Object modeling scripts:
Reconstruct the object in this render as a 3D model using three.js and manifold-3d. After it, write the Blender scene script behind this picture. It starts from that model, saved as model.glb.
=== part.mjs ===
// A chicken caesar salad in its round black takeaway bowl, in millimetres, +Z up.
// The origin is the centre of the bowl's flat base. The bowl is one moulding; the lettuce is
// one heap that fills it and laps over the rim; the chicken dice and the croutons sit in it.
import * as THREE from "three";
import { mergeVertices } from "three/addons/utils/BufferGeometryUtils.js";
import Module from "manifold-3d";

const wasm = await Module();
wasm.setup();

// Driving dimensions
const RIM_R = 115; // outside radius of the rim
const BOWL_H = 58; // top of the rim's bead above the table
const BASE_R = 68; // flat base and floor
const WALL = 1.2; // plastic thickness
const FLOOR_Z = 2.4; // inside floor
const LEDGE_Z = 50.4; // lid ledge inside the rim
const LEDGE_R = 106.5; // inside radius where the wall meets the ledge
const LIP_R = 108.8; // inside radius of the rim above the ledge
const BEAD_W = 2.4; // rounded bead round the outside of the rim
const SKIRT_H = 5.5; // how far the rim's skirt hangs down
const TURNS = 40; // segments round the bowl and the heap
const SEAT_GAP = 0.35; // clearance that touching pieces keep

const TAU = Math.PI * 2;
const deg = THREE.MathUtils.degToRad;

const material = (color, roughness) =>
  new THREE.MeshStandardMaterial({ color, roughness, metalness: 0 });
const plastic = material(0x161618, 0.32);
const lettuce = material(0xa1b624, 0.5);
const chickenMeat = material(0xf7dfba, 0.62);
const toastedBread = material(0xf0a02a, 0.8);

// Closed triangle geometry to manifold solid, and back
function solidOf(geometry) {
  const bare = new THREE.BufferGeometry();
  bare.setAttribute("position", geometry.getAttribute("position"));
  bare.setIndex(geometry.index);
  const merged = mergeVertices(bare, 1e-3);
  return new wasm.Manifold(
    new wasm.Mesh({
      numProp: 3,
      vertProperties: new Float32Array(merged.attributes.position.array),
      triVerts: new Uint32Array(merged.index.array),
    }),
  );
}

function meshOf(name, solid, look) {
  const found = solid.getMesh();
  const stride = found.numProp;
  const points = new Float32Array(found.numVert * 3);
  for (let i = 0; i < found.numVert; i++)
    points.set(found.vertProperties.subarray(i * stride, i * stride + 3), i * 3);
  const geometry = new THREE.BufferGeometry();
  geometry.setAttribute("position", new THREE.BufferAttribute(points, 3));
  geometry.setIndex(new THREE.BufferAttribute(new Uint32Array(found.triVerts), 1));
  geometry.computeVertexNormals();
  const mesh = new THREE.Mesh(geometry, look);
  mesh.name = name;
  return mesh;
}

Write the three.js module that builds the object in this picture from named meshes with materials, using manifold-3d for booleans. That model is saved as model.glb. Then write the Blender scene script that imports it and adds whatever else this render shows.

WHAT TO WORK ON -
Reproduce the full set of records precisely.

FULL RESPONSE -
Reconstruct the object in this render as a 3D model using three.js and manifold-3d. After it, write the Blender scene script behind this picture. It starts from that model, saved as model.glb.
=== part.mjs ===
// A chicken caesar salad in its round black takeaway bowl, in millimetres, +Z up.
// The origin is the centre of the bowl's flat base. The bowl is one moulding; the lettuce is
// one heap that fills it and laps over the rim; the chicken dice and the croutons sit in it.
import * as THREE from "three";
import { mergeVertices } from "three/addons/utils/BufferGeometryUtils.js";
import Module from "manifold-3d";

const wasm = await Module();
wasm.setup();

// Driving dimensions
const RIM_R = 115; // outside radius of the rim
const BOWL_H = 58; // top of the rim's bead above the table
const BASE_R = 68; // flat base and floor
const WALL = 1.2; // plastic thickness
const FLOOR_Z = 2.4; // inside floor
const LEDGE_Z = 50.4; // lid ledge inside the rim
const LEDGE_R = 106.5; // inside radius where the wall meets the ledge
const LIP_R = 108.8; // inside radius of the rim above the ledge
const BEAD_W = 2.4; // rounded bead round the outside of the rim
const SKIRT_H = 5.5; // how far the rim's skirt hangs down
const TURNS = 40; // segments round the bowl and the heap
const SEAT_GAP = 0.35; // clearance that touching pieces keep

const TAU = Math.PI * 2;
const deg = THREE.MathUtils.degToRad;

const material = (color, roughness) =>
  new THREE.MeshStandardMaterial({ color, roughness, metalness: 0 });
const plastic = material(0x161618, 0.32);
const lettuce = material(0xa1b624, 0.5);
const chickenMeat = material(0xf7dfba, 0.62);
const toastedBread = material(0xf0a02a, 0.8);

// Closed triangle geometry to manifold solid, and back
function solidOf(geometry) {
  const bare = new THREE.BufferGeometry();
  bare.setAttribute("position", geometry.getAttribute("position"));
  bare.setIndex(geometry.index);
  const merged = mergeVertices(bare, 1e-3);
  return new wasm.Manifold(
    new wasm.Mesh({
      numProp: 3,
      vertProperties: new Float32Array(merged.attributes.position.array),
      triVerts: new Uint32Array(merged.index.array),
    }),
  );
}

function meshOf(name, solid, look) {
  const found = solid.getMesh();
  const stride = found.numProp;
  const points = new Float32Array(found.numVert * 3);
  for (let i = 0; i < found.numVert; i++)
    points.set(found.vertProperties.subarray(i * stride, i * stride + 3), i * 3);
  const geometry = new THREE.BufferGeometry();
  geometry.setAttribute("position", new THREE.BufferAttribute(points, 3));
  geometry.setIndex(new THREE.BufferAttribute(new Uint32Array(found.triVerts), 1));
  geometry.computeVertexNormals();
  const mesh = new THREE.Mesh(geometry, look);
  mesh.name = name;
  return mesh;
}

Write the three.js module that builds the object in this picture from named meshes with materials, using manifold-3d for booleans. That model is saved as model.glb. Then write the Blender scene script that imports it and adds whatever else this render shows.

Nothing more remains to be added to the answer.